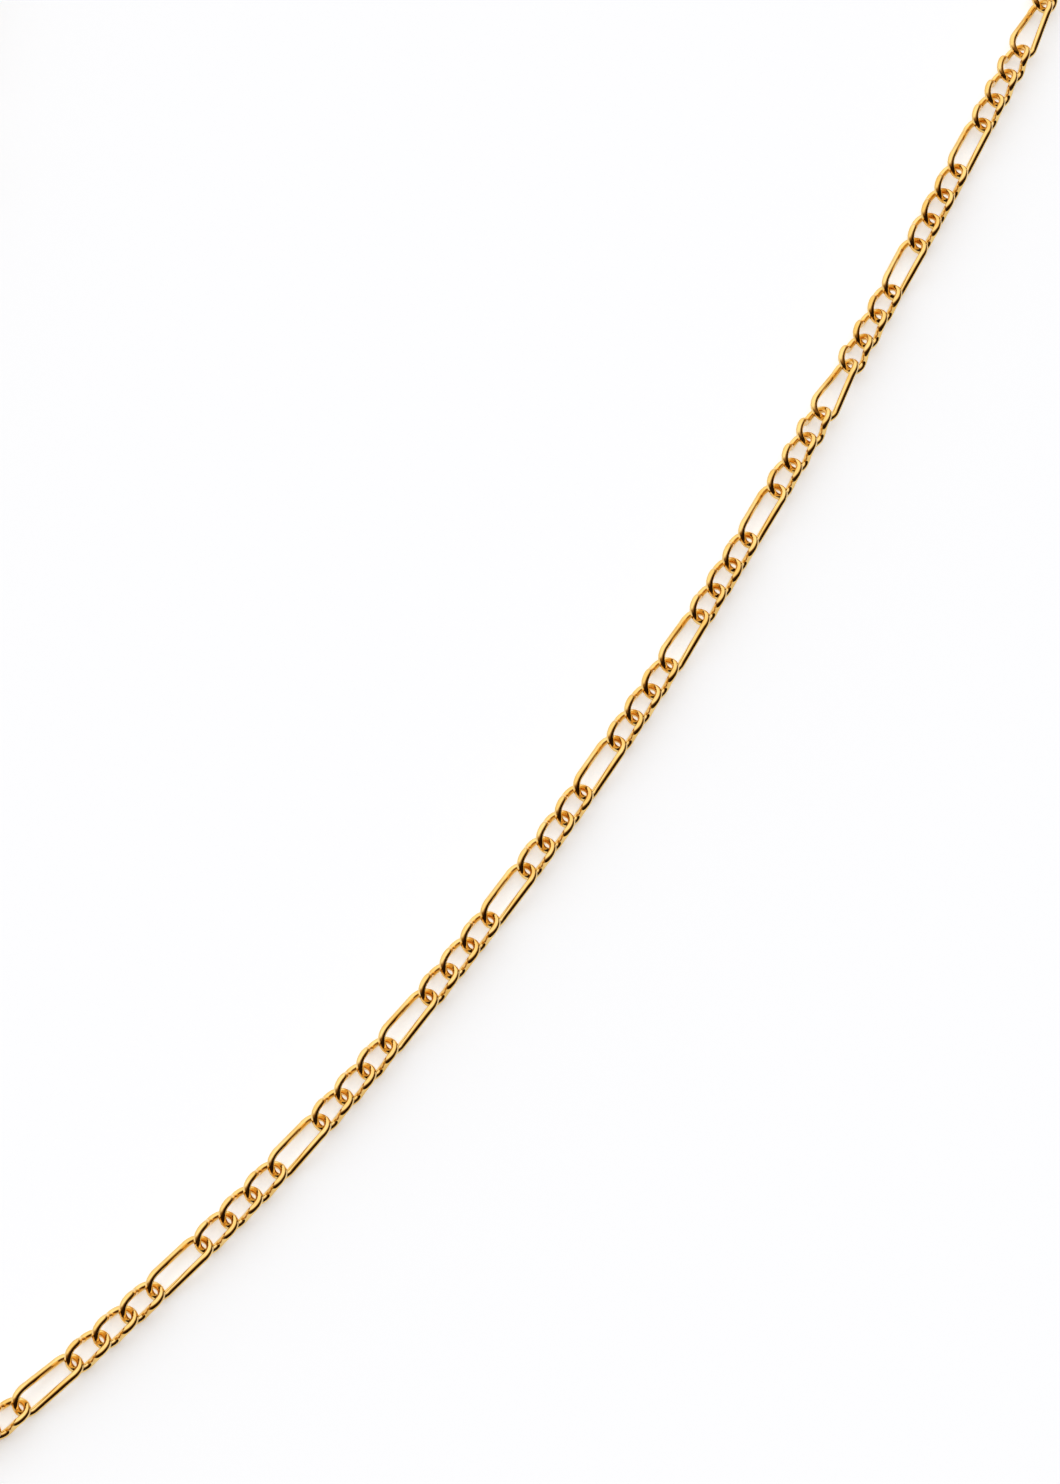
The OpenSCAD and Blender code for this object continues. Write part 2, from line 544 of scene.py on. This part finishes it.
def gold_material(name, finish, follows_wire):
    """Polished gold with faint drawing lines and warmer patches, along the wire or through the piece"""
    material = bpy.data.materials.get(name)
    if material:
        return material
    material = bpy.data.materials.new(name)
    material.use_nodes = True
    material.diffuse_color = (*finish.gold, 1)
    tree = material.node_tree
    tree.nodes.clear()
    link = tree.links.new
    out = node_at(tree, "ShaderNodeOutputMaterial", 900, 0)
    gold = node_at(tree, "ShaderNodeBsdfPrincipled", 600, 0)
    link(gold.outputs["BSDF"], out.inputs["Surface"])
    gold.inputs["Metallic"].default_value = 1.0
    gold.inputs["IOR"].default_value = 1.5
    if follows_wire:
        where = node_at(tree, "ShaderNodeUVMap", -1100, 0, uv_map="wire").outputs["UV"]
        per_mm = 1.0
    else:
        where = node_at(tree, "ShaderNodeTexCoord", -1100, 0).outputs["Object"]
        per_mm = 1 / MM

    lines = wire_noise(tree, where, [n * per_mm for n in LINES_PER_MM], LINES_DETAIL, 200)
    patches = wire_noise(tree, where, [n * per_mm for n in PATCHES_PER_MM], PATCHES_DETAIL, -200)

    warmth = node_at(tree, "ShaderNodeValToRGB", -350, -200)
    link(patches, warmth.inputs["Fac"])
    warmth.color_ramp.elements[0].position = DEEP_UP_TO
    warmth.color_ramp.elements[0].color = (*finish.deep_gold, 1)
    warmth.color_ramp.elements[1].position = PALE_FROM
    warmth.color_ramp.elements[1].color = (*finish.gold, 1)
    link(warmth.outputs["Color"], gold.inputs["Base Color"])

    both = node_at(tree, "ShaderNodeMath", -350, 120, operation="MULTIPLY")
    link(lines, both.inputs[0])
    link(patches, both.inputs[1])
    rough = node_at(tree, "ShaderNodeMapRange", -100, 120)
    link(both.outputs["Value"], rough.inputs["Value"])
    rough.inputs["From Min"].default_value = POLISHED_UP_TO
    rough.inputs["From Max"].default_value = SATIN_FROM
    rough.inputs["To Min"].default_value = finish.polish
    rough.inputs["To Max"].default_value = finish.satin
    link(rough.outputs["Result"], gold.inputs["Roughness"])

    fine = wire_bump(tree, lines, *LINES_BUMP, 150)
    broad = wire_bump(tree, patches, *PATCHES_BUMP, 380)
    link(fine.outputs["Normal"], broad.inputs["Normal"])
    link(broad.outputs["Normal"], gold.inputs["Normal"])
    return material


# Operators


class CHAIN_OT_links(bpy.types.Operator):
    """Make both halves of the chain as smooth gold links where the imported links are"""

    bl_idname = "neckchain.links"
    bl_label = "Links"

    def execute(self, context):
        scene = context.scene
        material = gold_material("polished_gold", scene.gold_finish, True)
        for node in ("chain_left", "chain_right"):
            links = link_frames(packed_links(node))
            piece = joined_links(node + "_links", links, scene.link_sizes)
            piece.data.materials.append(material)
            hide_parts(node)
            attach(piece, BODY)
        return {"FINISHED"}


class CHAIN_OT_clasp(bpy.types.Operator):
    """Polish the clasp and its two joining rings"""

    bl_idname = "neckchain.clasp"
    bl_label = "Clasp"

    def execute(self, context):
        material = gold_material("polished_gold_clasp", context.scene.gold_finish, False)
        for node in ("clasp", "clasp_joining_ring", "end_joining_ring"):
            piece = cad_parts[node]
            piece.data.materials.clear()
            piece.data.materials.append(material)
        return {"FINISHED"}


def floor_material(colour, glow):
    """A pale, matt floor that glows a little"""
    material = bpy.data.materials.new("studio_floor")
    material.use_nodes = True
    shader = material.node_tree.nodes["Principled BSDF"]
    shader.inputs["Base Color"].default_value = (*colour, 1)
    shader.inputs["Roughness"].default_value = FLOOR_ROUGHNESS
    shader.inputs["Specular IOR Level"].default_value = FLOOR_SHINE
    shader.inputs["Emission Color"].default_value = (1, 1, 1, 1)
    shader.inputs["Emission Strength"].default_value = glow
    return material


def studio_world(studio):
    """A light tent, white on the side that the light comes from, then warm, and dark beyond that"""
    world = bpy.data.worlds.new("studio")
    world.use_nodes = True
    tree = world.node_tree
    back = tree.nodes["Background"]
    link = tree.links.new
    sky = node_at(tree, "ShaderNodeTexCoord", -1000, 0).outputs["Generated"]
    toward = node_at(tree, "ShaderNodeVectorMath", -800, 0, operation="DOT_PRODUCT")
    link(sky, toward.inputs[0])
    toward.inputs[1].default_value = Vector(studio.light_from).normalized()
    tent = node_at(tree, "ShaderNodeValToRGB", -600, 0)
    link(toward.outputs["Value"], tent.inputs["Fac"])
    ramp = tent.color_ramp
    ramp.elements[0].position = TENT_DARK
    ramp.elements[0].color = (*studio.dark_side, 1)
    ramp.elements[1].position = TENT_BRIGHT
    ramp.elements[1].color = (1, 1, 1, 1)
    ramp.elements.new(TENT_WARM).color = (*studio.warm_side, 1)
    link(tent.outputs["Color"], back.inputs["Color"])
    back.inputs["Strength"].default_value = studio.tent_light
    return world


class CHAIN_OT_studio(bpy.types.Operator):
    """Lay the pale floor and set the light tent and the camera"""

    bl_idname = "neckchain.studio"
    bl_label = "Studio"

    def execute(self, context):
        scene = context.scene
        studio = scene.studio_set
        bm = bmesh.new()
        bmesh.ops.create_grid(bm, x_segments=1, y_segments=1, size=FLOOR_REACH)
        mesh = bpy.data.meshes.new("floor")
        bm.to_mesh(mesh)
        bm.free()
        floor = bpy.data.objects.new("floor", mesh)
        mesh.materials.append(floor_material(studio.floor_colour, studio.floor_glow))
        scene.collection.objects.link(floor)

        scene.world = studio_world(studio)
        aim = Vector(studio.aim)
        data = bpy.data.cameras.new("camera")
        data.sensor_fit = "VERTICAL"
        data.sensor_height = SENSOR_HEIGHT
        data.lens = studio.lens
        data.clip_start = NEAREST
        data.clip_end = FURTHEST
        camera = bpy.data.objects.new("camera", data)
        turn = Euler((math.pi / 2 - studio.camera_height, 0, studio.camera_turn)).to_matrix()
        camera.location = aim + turn @ Vector((0, 0, studio.camera_distance))
        camera.rotation_euler = (turn @ Matrix.Rotation(studio.camera_roll, 3, "Z")).to_euler()
        scene.collection.objects.link(camera)
        scene.camera = camera
        scene.view_settings.view_transform = "Standard"
        return {"FINISHED"}


class CHAIN_PT_panel(bpy.types.Panel):
    bl_idname = "CHAIN_PT_panel"
    bl_label = "Gold neck chain"
    bl_space_type = "VIEW_3D"
    bl_region_type = "UI"
    bl_category = "Chain"

    def draw(self, context):
        scene = context.scene
        for title, group, operator in (
            ("Links", scene.link_sizes, CHAIN_OT_links),
            ("Gold", scene.gold_finish, CHAIN_OT_clasp),
            ("Studio", scene.studio_set, CHAIN_OT_studio),
        ):
            box = self.layout.box()
            box.label(text=title)
            for name in group.__annotations__:
                box.prop(group, name)
            box.operator(operator.bl_idname)


CLASSES = (
    LinkSizes,
    GoldFinish,
    StudioSet,
    CHAIN_OT_links,
    CHAIN_OT_clasp,
    CHAIN_OT_studio,
    CHAIN_PT_panel,
)


def register():
    for each in CLASSES:
        bpy.utils.register_class(each)
    bpy.types.Scene.link_sizes = bpy.props.PointerProperty(type=LinkSizes)
    bpy.types.Scene.gold_finish = bpy.props.PointerProperty(type=GoldFinish)
    bpy.types.Scene.studio_set = bpy.props.PointerProperty(type=StudioSet)


def unregister():
    del bpy.types.Scene.studio_set
    del bpy.types.Scene.gold_finish
    del bpy.types.Scene.link_sizes
    for each in reversed(CLASSES):
        bpy.utils.unregister_class(each)


def main():
    register()
    bpy.ops.neckchain.links()
    bpy.ops.neckchain.clasp()
    bpy.ops.neckchain.studio()


if __name__ == "__main__":
    main()
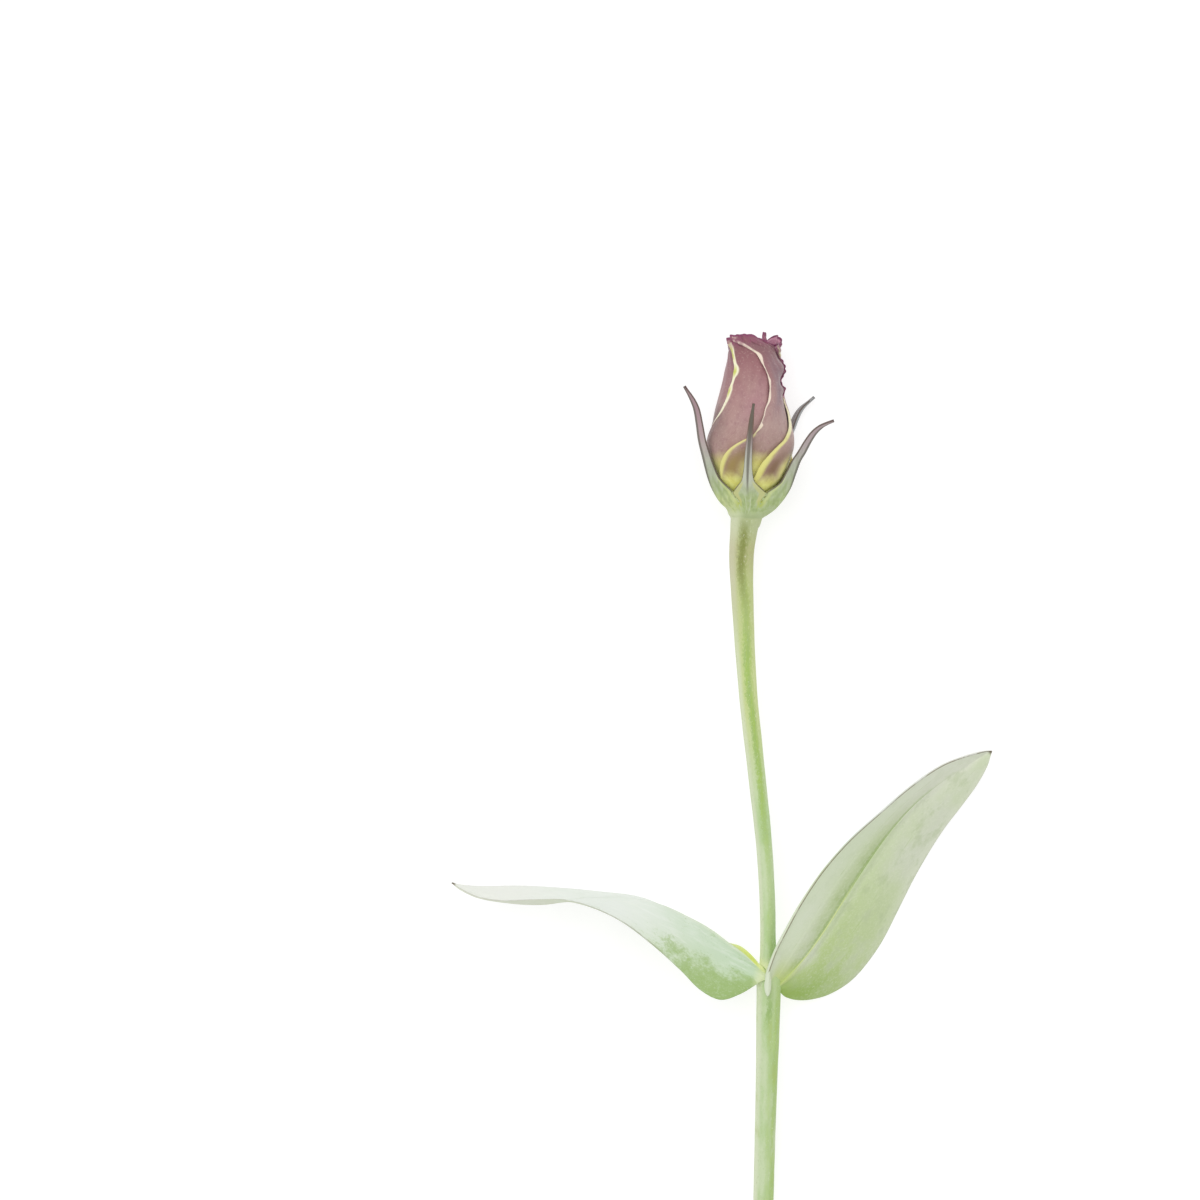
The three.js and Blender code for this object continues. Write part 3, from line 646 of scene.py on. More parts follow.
def leaf_upper_colour(shader, colours, across, length, grain):
    """Bluish-white bloom, whiter towards the tip, rubbed green along the foot of one margin."""
    cloud, blotch, lines, speckle = grain
    bloom = shader.mix(length.fade(0.04, 0.5), srgb(194, 216, 184), colours.leaf_bloom)
    bloom = bloom.tint(srgb(236, 241, 233), lines.fade(0.45, 0.7, 0.0, 0.6))
    clouded = cloud.fade(0.45, 0.7, 0.0, 0.5) * length.fade(0.8, 0.4, 0.3, 1.0)
    bloom = bloom.tint(srgb(204, 222, 196), clouded)
    bloom = bloom.tint(srgb(236, 237, 230), length.fade(0.55, 0.9, 0.0, 0.8))
    near = across.fade(0.42, 0.04)
    foot = length.fade(0.0, 0.06) * length.fade(0.52, 0.16)
    zone = near * foot
    by_margin = across.fade(0.22, 0.0) * length.fade(0.56, 0.34)
    zone = zone.most(by_margin * 0.5)
    soft = zone * 0.75
    colour = bloom.tint(srgb(190, 212, 162), soft)
    worn = blotch * 0.55 + speckle * 0.45
    rubbed = (worn + zone * 0.32).fade(0.56, 0.78)
    rubbed = rubbed * length.fade(0.75, 0.3, 0.25, 1.0)
    colour = colour.tint(colours.leaf_green, rubbed * 0.8)
    scratches = speckle.fade(0.5, 0.66) * zone
    colour = colour.tint(srgb(214, 228, 198), scratches * 0.4)
    # A few greener spots, a pale rib, partly its own colour and partly a painted highlight along the fold,
    # and yellow-green at the foot of the far half.
    spots = blotch.fade(0.62, 0.7) * length.fade(0.6, 0.2)
    colour = colour.tint(srgb(160, 192, 122), spots * 0.45)
    fleck = speckle.fade(0.58, 0.7) * length.fade(0.34, 0.1)
    colour = colour.tint(srgb(150, 186, 122), fleck * 0.45)
    rib = across.band(0.5, 0.035) * length.fade(0.5, 0.1)
    colour = colour.tint(srgb(230, 238, 214), rib * 0.6)
    glow = across.fade(0.52, 0.6) * length.fade(0.27, 0.06)
    colour = colour.tint(srgb(224, 234, 108), glow * 0.9)
    # Pale at the foot: partly the joint's colour, partly a painted highlight where the fold meets the stem.
    union = length.fade(0.055, 0.015)
    return colour.tint(srgb(224, 232, 180), union * 0.7)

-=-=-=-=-

Goal of the exercise — Take each line of the material that contains the word "code" and list it.

Exercise result —
The OpenSCAD and Blender code for this object continues. Write part 2, from line 544 of scene.py on. This part finishes it.
The three.js and Blender code for this object continues. Write part 3, from line 646 of scene.py on. More parts follow.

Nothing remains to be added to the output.